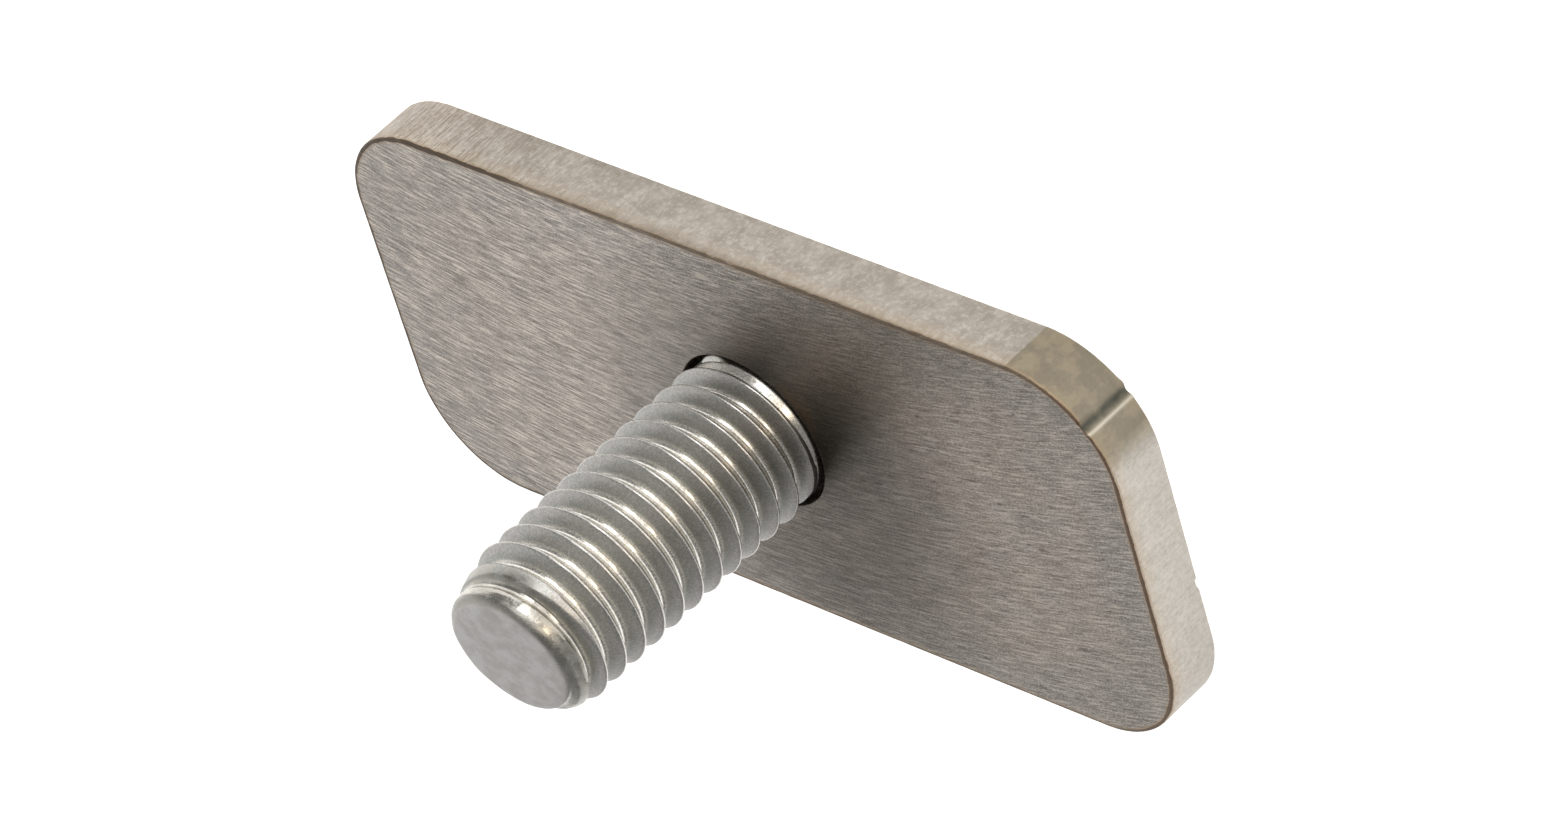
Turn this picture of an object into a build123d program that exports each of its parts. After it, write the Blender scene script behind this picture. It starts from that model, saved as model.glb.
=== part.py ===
**********
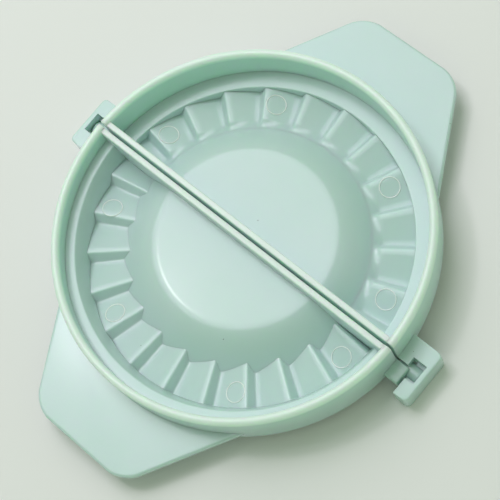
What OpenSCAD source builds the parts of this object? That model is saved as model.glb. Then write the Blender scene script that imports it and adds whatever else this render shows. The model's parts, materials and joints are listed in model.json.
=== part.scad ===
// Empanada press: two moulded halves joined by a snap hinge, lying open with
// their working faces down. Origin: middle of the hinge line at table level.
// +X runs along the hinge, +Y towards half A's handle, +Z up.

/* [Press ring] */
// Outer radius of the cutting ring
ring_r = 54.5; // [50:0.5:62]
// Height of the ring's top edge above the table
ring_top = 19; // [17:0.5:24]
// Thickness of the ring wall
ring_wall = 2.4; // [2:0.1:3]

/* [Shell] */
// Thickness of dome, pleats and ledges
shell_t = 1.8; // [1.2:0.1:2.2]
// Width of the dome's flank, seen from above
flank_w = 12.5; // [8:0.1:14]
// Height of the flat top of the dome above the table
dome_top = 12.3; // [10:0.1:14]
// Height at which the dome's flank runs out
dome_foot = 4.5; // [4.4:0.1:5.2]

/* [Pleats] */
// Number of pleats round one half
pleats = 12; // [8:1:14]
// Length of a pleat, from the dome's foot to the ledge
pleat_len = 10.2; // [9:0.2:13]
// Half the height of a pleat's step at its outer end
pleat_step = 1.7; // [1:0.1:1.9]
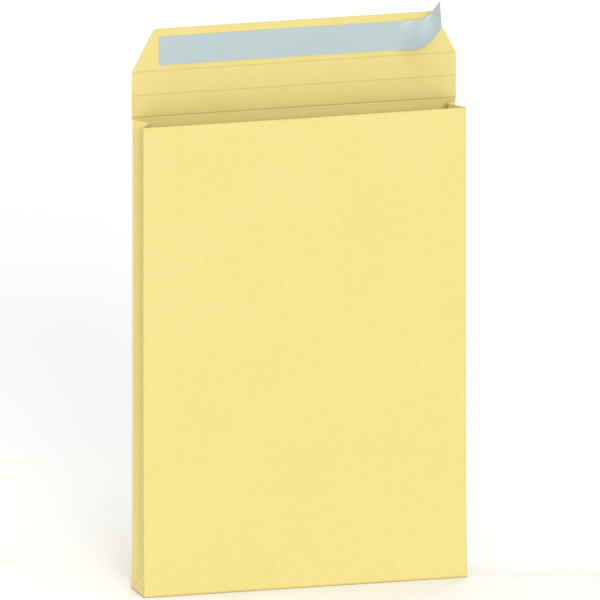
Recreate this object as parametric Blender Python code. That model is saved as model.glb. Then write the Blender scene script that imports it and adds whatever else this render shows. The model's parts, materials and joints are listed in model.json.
**********
Instructions for the task —
Give back exactly the lines from the line that has "What OpenSCAD source" to the line that has "Recreate this object", both included, and leave out all others.

Response to this task —
What OpenSCAD source builds the parts of this object? That model is saved as model.glb. Then write the Blender scene script that imports it and adds whatever else this render shows. The model's parts, materials and joints are listed in model.json.
=== part.scad ===
// Empanada press: two moulded halves joined by a snap hinge, lying open with
// their working faces down. Origin: middle of the hinge line at table level.
// +X runs along the hinge, +Y towards half A's handle, +Z up.

/* [Press ring] */
// Outer radius of the cutting ring
ring_r = 54.5; // [50:0.5:62]
// Height of the ring's top edge above the table
ring_top = 19; // [17:0.5:24]
// Thickness of the ring wall
ring_wall = 2.4; // [2:0.1:3]

/* [Shell] */
// Thickness of dome, pleats and ledges
shell_t = 1.8; // [1.2:0.1:2.2]
// Width of the dome's flank, seen from above
flank_w = 12.5; // [8:0.1:14]
// Height of the flat top of the dome above the table
dome_top = 12.3; // [10:0.1:14]
// Height at which the dome's flank runs out
dome_foot = 4.5; // [4.4:0.1:5.2]

/* [Pleats] */
// Number of pleats round one half
pleats = 12; // [8:1:14]
// Length of a pleat, from the dome's foot to the ledge
pleat_len = 10.2; // [9:0.2:13]
// Half the height of a pleat's step at its outer end
pleat_step = 1.7; // [1:0.1:1.9]
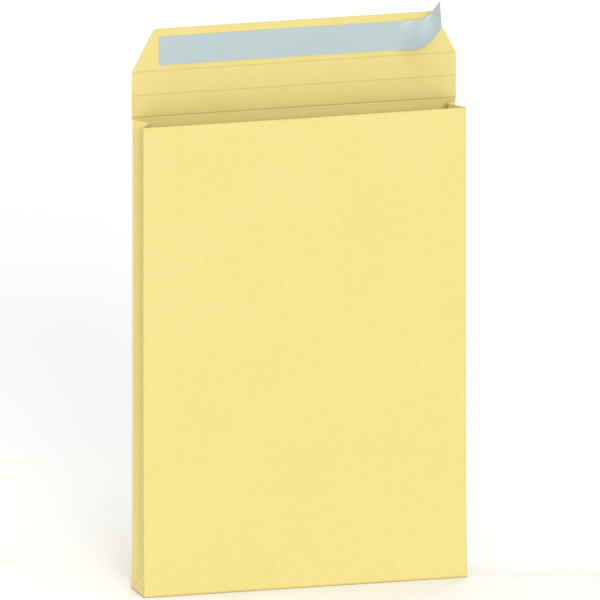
Recreate this object as parametric Blender Python code. That model is saved as model.glb. Then write the Blender scene script that imports it and adds whatever else this render shows. The model's parts, materials and joints are listed in model.json.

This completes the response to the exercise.